Assuming that our impact measure is not perfect, I argue that the more the impact measure is "accurate" (i.e. aligned with what "ideal humans" consider as impact), the more unsafe the first moon-blowing attempt will be; because more optimization power would be required to game the impact measure (i.e. find a special plan to blow up the moon that is low-impact according to the impact measure). And the more optimization power the agent has to find such a special plan, the more likely it will be unexpected and unsafe.
The only iterative process I have in mind is a normal RL agent. It's the same agent every timestep, but as it learns about its environment, it becomes more capable. (At timestep , it doesn't know anything.)
Succeeding at blowing up the moon would absolutely unsafe. Let's just assume that one step along the way toward blowing up the moon would be killing everyone. I just want to clarify I'm not saying that it would be fine if the agent succeeds in blowing up the moon.
Let be the first timestep by which its best plan for blowing up the moon has probability of success . If the impact measure is "almost good", and there are only a few ways to succeed in blowing up the moon while having apparently low impact, might be greater than if the impact measure is horrible, but the same logic holds. At time , the agent initiates a plan that is likely to fail.
A remaining question is how it fails. Will it succeed in tricking its operators and taking over the world, but then fail to blow up the moon (while maintaining "low impact")? Or will it fail in tricking its operators and taking over the world (while maintaining "low impact")? Intuitively, the latter seems like a bigger hurdle, but even if that's not the case, for sufficiently large , and sufficiently low success probability of the plan, the plan is likely to be fail at both steps.
To see this: suppose I ask you to come up with a plan that has a one in a million chance of accomplishing A then B, both of which are non-trivial tasks. Is it more likely that the first plan you come up with has a 50% chance of accomplishing A and a one in 500,000 chance of accomplishing B, or is it more likely that the first plan you come up with has a one in a thousand chance of accomplishing A, and likewise for B? Whatever the answer, now suppose I ask you to come up with a plan that has a one in a billion chance of accomplishing A then B. Both probabilities should go down for this plan.
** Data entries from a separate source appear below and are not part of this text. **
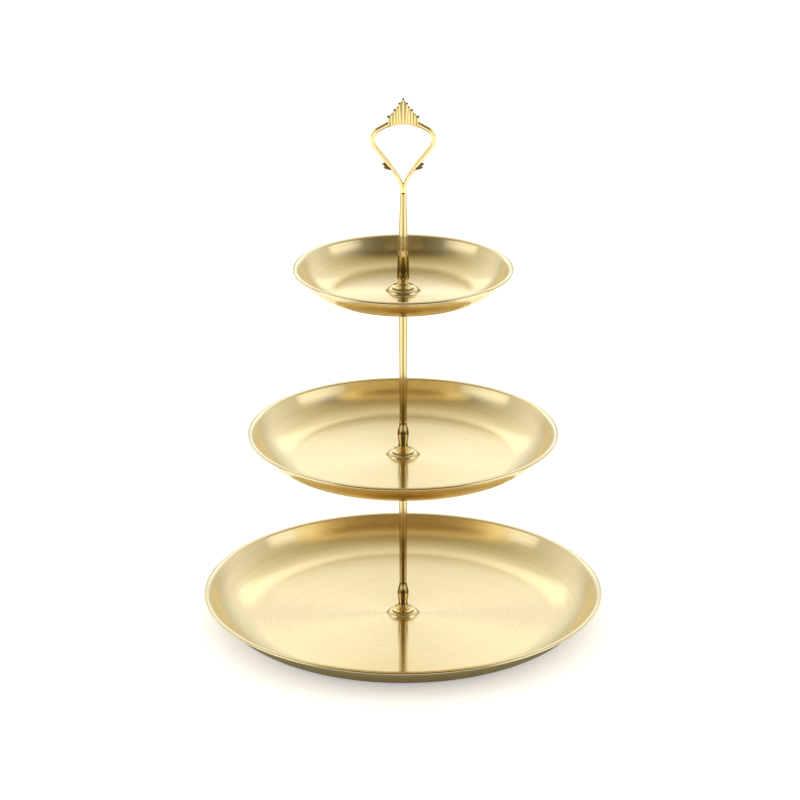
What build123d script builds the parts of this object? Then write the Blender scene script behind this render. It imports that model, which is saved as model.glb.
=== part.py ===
"""Three-tier cake stand: three spun plates on two reeded rods, with a crown-topped loop handle.

Millimetres, +Z up. The origin is the centre of the bottom plate's underside, on the table.
Every plate, rod and screw is centred on the Z axis, and the handle loop lies in the XZ plane.
"""
from build123d import *
from math import atan, cos, pi, sin
import os

# ---------------------------------------------------------------- driving dimensions
total_height = 350.0
tier_pitch = 111.5  # from one plate's underside to the next one's

# plates, pressed from one sheet: (radius, radius of the flat floor, height of the rim)
sheet = 0.6
bottom_size = (130.0, 100.0, 18.5)
middle_size = (100.0, 74.0, 17.5)
top_size = (70.0, 46.5, 16.5)
lip_width = 3.4
lip_crown = 0.55
wall_bow = 0.1  # how far the wall bows out, as a share of its own slant
boss_rise = 2.6
boss_top_radius = 7.5
boss_foot_radius = 11.5
plate_hole_radius = 2.25

# the clamped stack at each plate
gasket = 0.6
gasket_radius = 6.9
gasket_hole_radius = 2.05
flange_height = 2.0
flange_radius = 7.2
flange_edge = 0.5
flange_hole_radius = 2.1

# M4 threads, drawn at their outer diameter
thread_radius = 2.0
tapped_radius = 2.05
thread_engaged = 8.0
tap_clearance = 0.4
stud_sunk = 7.0
screw_head_radius = 3.6
screw_head_height = 1.3
screw_cross_width = 0.9
screw_cross_depth = 0.7
washer_radius = 6.0
washer_thickness = 0.4

# reeds on the rods and on the handle's shaft
reeds = 6
reed_valley = 0.87  # radius in the valley between two reeds, as a share of the crest's
ease_steps = 4  # sections from one named radius to the next

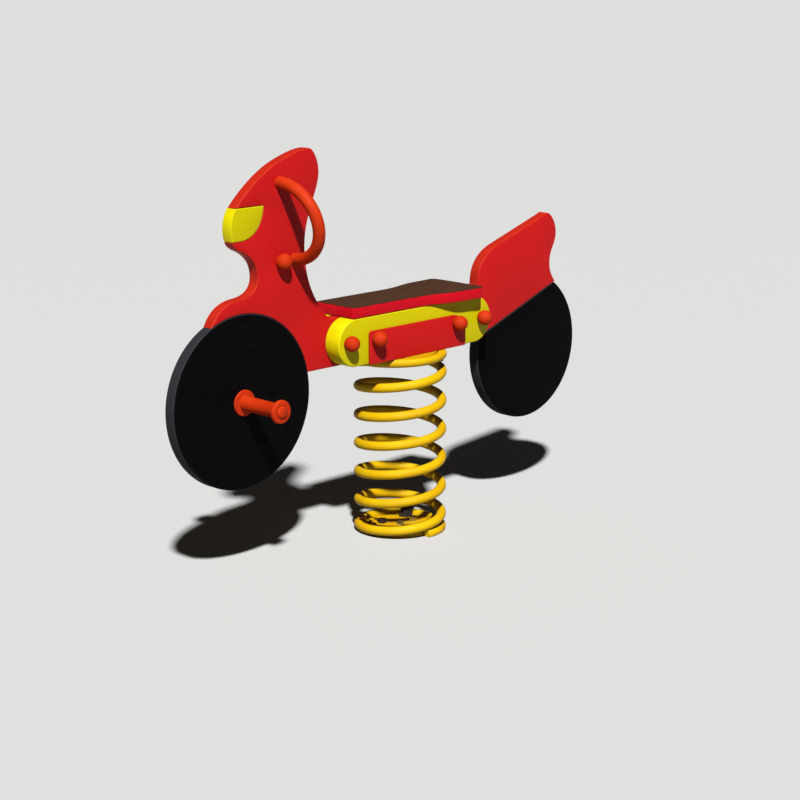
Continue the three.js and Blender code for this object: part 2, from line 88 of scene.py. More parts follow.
def mesh_object(name, verts, faces, smooth_angle):
    """A mesh from points in metres, with doubled points joined and its faces turned outwards."""
    mesh = bpy.data.meshes.new(name)
    mesh.from_pydata(verts, [], faces)
    mesh.validate()
    bm = bmesh.new()
    bm.from_mesh(mesh)
    bmesh.ops.remove_doubles(bm, verts=bm.verts, dist=SAME_POINT)
    bmesh.ops.recalc_face_normals(bm, faces=bm.faces)
    bm.to_mesh(mesh)
    bm.free()
    obj = link(bpy.data.objects.new(name, mesh))
    soften(obj, smooth_angle)
    return obj


def soften(obj, angle):
    """Smooth shading, except across edges sharper than angle."""
    mesh = obj.data
    mesh.polygons.foreach_set("use_smooth", [True] * len(mesh.polygons))
    mesh.set_sharp_from_angle(angle=math.radians(angle))


def finish_piece(obj, body, material, replaced):
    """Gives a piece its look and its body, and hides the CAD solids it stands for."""
    obj.data.materials.clear()
    obj.data.materials.append(material)
    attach(obj, body)
    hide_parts(*replaced)


def bezier(p0, p1, p2, p3, steps):
    """Points along a cubic curve, without its first point."""
    out = []
    for i in range(1, steps + 1):
        t = i / steps
        s = 1 - t
        out.append(tuple(
            s ** 3 * a + 3 * s * s * t * b + 3 * s * t * t * c + t ** 3 * d
            for a, b, c, d in zip(p0, p1, p2, p3)))
    return out


def arc(centre, radius, start, stop, steps):
    """Points on a circle, both ends included."""
    return [(centre[0] + radius * math.cos(start + (stop - start) * i / steps),
             centre[1] + radius * math.sin(start + (stop - start) * i / steps))
            for i in range(steps + 1)]


class Outline:
    """A closed 2-D outline in millimetres, drawn like a pen path."""

    def __init__(self, x, y):
        self.points = [(x, y)]

    def line(self, x, y):
        self.points.append((x, y))
        return self

    def curve(self, *p, steps=22):
        c1, c2, end = p[0:2], p[2:4], p[4:6]
        self.points += bezier(self.points[-1], c1, c2, end, steps)
        return self

    def along(self, points):
        self.points += points
        return self


def resampled(points, step):
    """The outline with long straight runs divided, so that bevels and wear have points to sit on."""
    out = []
    count = len(points)
    for i in range(count):
        a, b = Vector(points[i]), Vector(points[(i + 1) % count])
        parts = max(1, math.ceil((b - a).length / step))
        out += [tuple(a.lerp(b, k / parts)) for k in range(parts)]
    return out


def clean(points):
    """Drops points that repeat the one before."""
    out = []
    for p in points:
        if not out or (Vector(p) - Vector(out[-1])).length > SAME_STEP:
            out.append(p)
    if (Vector(out[0]) - Vector(out[-1])).length < SAME_STEP:
        out.pop()
    return out


def inset(points, amount):
    """Every point moved inwards across the outline, which runs counter-clockwise."""
    count = len(points)
    out = []
    for i in range(count):
        a, p, b = (Vector(points[k]) for k in (i - 1, i, (i + 1) % count))
        d1, d2 = (p - a).normalized(), (b - p).normalized()
        n1, n2 = Vector((-d1.y, d1.x)), Vector((-d2.y, d2.x))
        n = n1 + n2
        if n.length < 1e-6:
            n = n1
        n.normalize()
        reach = amount / max(MITRE_LIMIT, n.dot(n1))
        out.append(tuple(p + n * reach))
    return out


def area(points):
    """Signed area, above zero when the outline runs counter-clockwise."""
    return 0.5 * sum(p[0] * q[1] - q[0] * p[1] for p, q in zip(points, points[1:] + points[:1]))


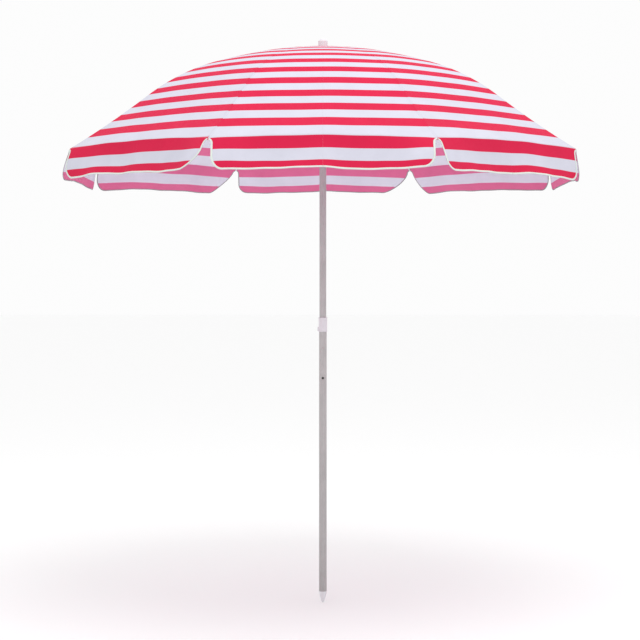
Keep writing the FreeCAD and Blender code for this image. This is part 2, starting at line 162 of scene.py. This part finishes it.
def length_table():
    """Radii and the distance down the middle of a gore from each to the fold at its rim."""
    radii = np.linspace(PROFILE_R[0], SPAN_R - HEM_CUT, 800)
    z, _ = profile(radii)
    steps = np.hypot(np.diff(radii) * math.cos(HALF), np.diff(z))
    run = np.concatenate([[0], np.cumsum(steps)])
    return radii, run[-1] - run


RADII, FROM_FOLD = length_table()


def print_phase(distance):
    """How many pairs of bands lie between the fold and this distance up the gore."""
    pairs = np.linspace(-0.5, 14, 600)
    spread = RIM_SPREAD * (1 - np.exp(-np.maximum(pairs, 0) / RIM_FADE))
    return np.interp(distance, PAIR * pairs + spread, pairs)


def hanging_phase(drop):
    """The same below the fold, where the three bands of the border have widths of their own."""
    return np.where(drop < 0, print_phase(-drop), np.interp(drop, VALANCE_DROPS, VALANCE_PHASES))


# ---- one gore, facing +X, across from -1 at its left rib to +1 at its right rib ----
class Gore:
    """The shape of one gore and its valance, with its own creases and waves."""

    def __init__(self, index):
        self.index = index
        rng = np.random.default_rng(400 + index)
        self.angle = FRONT + GORE * index
        self.phase = rng.uniform(0, math.tau, 8)
        self.size = rng.uniform(0.75, 1.25, 8)
        self.curl = rng.uniform(-1.0, 1.0, 2)
        self.lean = rng.uniform(-0.02, 0.02)
        self.print_shift = rng.uniform(-0.0025, 0.0025)

    def dome(self, across, down, lift=0.0):
        """Points of the dome: down runs from 0 at the crown to 1 at the rim."""
        across, down = np.broadcast_arrays(across, down)
        end = SPAN_R - HEM_CUT * (1 - across**2)
        radius = INNER_R + (end - INNER_R) * down
        z, slope = profile(radius)
        slope = np.arctan(np.tan(slope) / math.cos(HALF))
        lift = lift + self.creases(across, down)
        x = radius * math.cos(HALF) + lift * np.sin(slope)
        y = across * radius * math.sin(HALF)
        return np.stack([x, y, z + lift * np.cos(slope)], -1), radius

    def creases(self, across, down):
        """How the cloth billows and creases between the ribs, nothing where it is held by a rib."""
        free = 1 - np.abs(across) ** 3
        near_rib = np.exp(-(((1 - np.abs(across)) / 0.16) ** 2))
        belly = BELLY * (1 - across**2) * (1 - np.exp(-((down / 0.18) ** 2)))
        rim = 0.0006 * down**7 * np.sin(13 * across + self.phase[0])
        fan = 0.0007 * self.size[1] * down**2 * np.sin(7 * across + 4 * down + self.phase[1])
        pull = 0.0009 * near_rib * down * np.sin(46 * down + self.phase[2])
        return belly + (rim + fan) * free + pull * (1 - near_rib**8)

    def valance(self, across, drop, lift=0.0):
        """Points of the hanging border at this distance down from the fold."""
        across, drop = np.broadcast_arrays(across, drop)
        rim, _ = self.dome(across, np.ones_like(across))
        share = drop / VALANCE_H
        p, s = self.phase, self.size
        wave = 0.0032 * s[3] * share**1.3 * np.sin(3.6 * across + p[3])
        wave += 0.0030 * s[4] * share**1.4 * np.sin(9.5 * across + p[4])
        wave += 0.0012 * share**2 * np.sin(23 * across + p[5])
        top = FLARE_TOP + self.lean + 0.05 * np.sin(2.4 * across + p[7])
        low = FLARE_LOW + self.lean + 0.06 * np.sin(5.1 * across + p[6])
        top += math.radians(STANDS_OUT[self.index]) * (1 - across**2)
        for side, curl, (_, _, end_top, end_low) in zip((-1, 1), self.curl, ENDS_OF_VALANCE[self.index]):
            near = np.exp(-(((1 - side * across) / 0.13) ** 2))
            wave += 0.004 * curl * near * share**2
            wide = np.exp(-(((1 - side * across) / 0.34) ** 2))
            top += (math.radians(end_top) - top) * wide
            low += (math.radians(end_low) - low) * wide
        bend = np.where(np.abs(low - top) < 1e-4, 1e-4, low - top)
        angle = top + bend * share
        out = VALANCE_H * (np.cos(top) - np.cos(angle)) / bend + (wave + lift) * np.cos(angle)
        fall = VALANCE_H * (np.sin(angle) - np.sin(top)) / bend - (wave + lift) * np.sin(angle)
        point = rim.copy()
        point[..., 0] += out
        point[..., 2] -= fall
        return point

    def place(self, points):
        c, s = math.cos(self.angle), math.sin(self.angle)
        turn = np.array([[c, -s, 0], [s, c, 0], [0, 0, 1]])
        return points @ turn.T


RIM_W = SPAN_R * math.sin(HALF)  # half the width of a gore at its rim


def notch_edge(drop, corner):
    """Distance of the valance's side from the rib: an arch at the top, a round or slanted corner below."""
    drop = np.asarray(drop, float)
    width, height = corner[:2]
    power = SLANTED if height > TALL else ROUND
    under = np.clip((drop - NOTCH_TOP) / NOTCH_H, 0, 1)
    low = np.clip((drop - (VALANCE_H - height)) / height, 0, 1)
    return NOTCH_W * np.sqrt(1 - (1 - under) ** 2) + width * (1 - (1 - low**power) ** (1 / power))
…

I thought more about your idea and I think it's very interesting!
I currently see the following problems with the current version of your idea:
Let me suggest the following modification to your idea:
Replace "blowing up the moon" with "pressing a button that blows up 1 ton of TNT somewhere in some desert".
Then, if the agent presses the button and the TNT blows up, we'll know that the impact measure is bad.
Assumptions:
1. Blowing up 1 ton of TNT in some desert is expected to be prevented by a good impact measure.
2. It's very easy for the robot to press the button and very hard to somehow get the reward for pressing the button without blowing up the TNT.
Suppose we have an impact measure that we think might work. That is, it might tame a misaligned agent. There isn't an obvious way to test whether it works: if we just try it out, then if it's ineffective, that's an existential loss. This is a proposal for how to test a putative impact measure.
1) We make our agent myopic. It only cares about the reward that it accrues in the next k timesteps.
2) We create a honey pot: an opportunity for a large amount of reward. If our impact measure is working correctly, making it to the honey pot will involve making a large impact, and will be precluded by the impact measure. For example, suppose the agent gets a huge reward for blowing up the moon. Let [0,1] be the normal range of reward, with the sole exception that blowing up the moon gives a reward of R>>1.
3) The reward and the impact are combined in some nonlinear way. Assume for now that the agent is trying to maximize r∗[[i<1]], where r is the reward and i is the impact.
If the impact measure is working, and there's no way to blow up the moon keeping the impact less than 1, then the agent will not attempt to blow up the moon. If the impact measure is broken, and the agent can trick the impact measure to be less than 1 while blowing up the moon, then as soon as the agent comes up with a plan whose probability of success is more than 1/R, it will attempt that plan. A more farsighted agent might wait until it came up with a better plan, but a myopic agent would want to blow up the moon within the next k timesteps. By making R sufficiently large, we can make the first plan that it attempts arbitrarily bad/detectable/preventable.
An assumption here is the success probability of the agent's best plan for blowing up the moon doesn't jump from one in a million to 90% all at once. This seems likely without any special effort, but if one restricts the observation space to a small finite set, then only so much information can be gained per timestep (in expectation), decreasing the likelihood of massive discontinuities in the agent's intelligence.